▸ **Records to use**:
-- BEGIN --

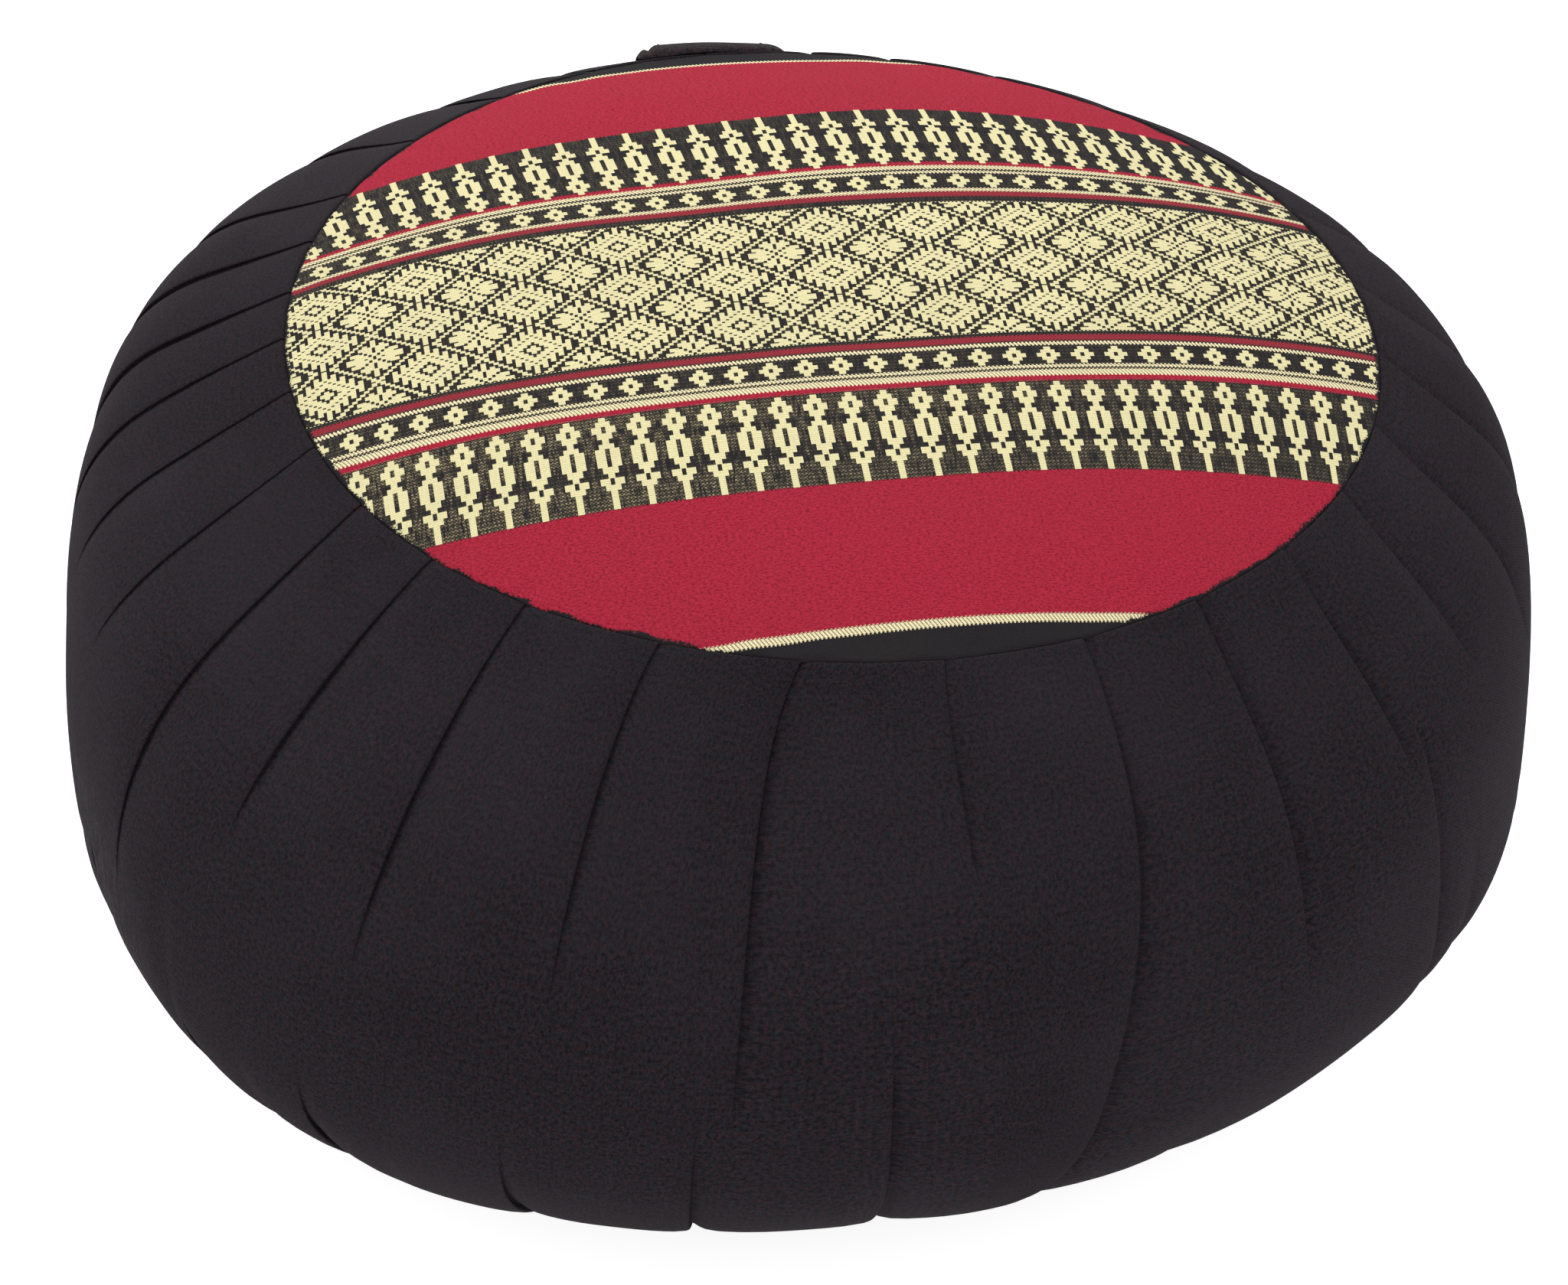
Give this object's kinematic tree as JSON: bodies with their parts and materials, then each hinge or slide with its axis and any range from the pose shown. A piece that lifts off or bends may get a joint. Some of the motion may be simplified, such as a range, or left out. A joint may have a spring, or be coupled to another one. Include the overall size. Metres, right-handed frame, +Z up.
{
  "type": "round meditation cushion",
  "caption": "Round filled floor cushion for sitting in meditation, with a pleated side wall, a crowned striped woven top panel, a plain underside and a carrying strap behind.",
  "frame": {"origin": "on the surface the cushion stands on, at the middle of its underside", "axes": "+Z up, -Y towards the picture's camera, +X to the right in the picture"},
  "size_m": [0.3906, 0.434, 0.201],
  "materials": {
    "wall_cotton": "black cotton, plain weave, slightly fuzzy, with a few light lint fibres",
    "woven_stripe": "thick handwoven cotton in crimson, cream and black, with rows of small woven motifs",
    "base_cotton": "plain black cotton",
    "strap_cotton": "black cotton folded double, with a line of stitches along each edge"
  },
  "bodies": {
    "root": {"cushion_body": "wall_cotton", "top_panel": "woven_stripe", "base_panel": "base_cotton", "carry_handle": "strap_cotton"}
  },
  "joints": []
}
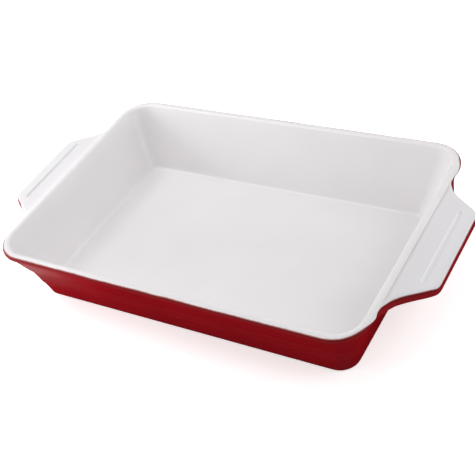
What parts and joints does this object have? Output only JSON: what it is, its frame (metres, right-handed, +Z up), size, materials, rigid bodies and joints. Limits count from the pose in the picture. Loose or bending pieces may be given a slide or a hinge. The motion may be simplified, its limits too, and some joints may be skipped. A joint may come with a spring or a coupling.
{
  "type": "lasagna dish",
  "caption": "Rectangular glazed stoneware oven dish with flared walls and a flat tab handle at each end, for baking and serving.",
  "frame": {"origin": "under the middle of the dish, on the plane that its foot ring stands on", "axes": "+Z up, X along the dish from handle to handle, Y across it"},
  "size_m": [0.425, 0.243, 0.0625],
  "materials": {
    "stoneware": "matte fired clay",
    "white_glaze": "glossy",
    "red_glaze": "glossy"
  },
  "bodies": {
    "root": {"stoneware_body": "stoneware", "inner_glaze": "white_glaze", "outer_glaze": "red_glaze", "underside_glaze": "red_glaze"}
  },
  "joints": []
}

-- END --

▸ **Directions**: Scan the entries above for the word "picture" and collect each line holding it.

▸ **Full response**:
  "frame": {"origin": "on the surface the cushion stands on, at the middle of its underside", "axes": "+Z up, -Y towards the picture's camera, +X to the right in the picture"},
What parts and joints does this object have? Output only JSON: what it is, its frame (metres, right-handed, +Z up), size, materials, rigid bodies and joints. Limits count from the pose in the picture. Loose or bending pieces may be given a slide or a hinge. The motion may be simplified, its limits too, and some joints may be skipped. A joint may come with a spring or a coupling.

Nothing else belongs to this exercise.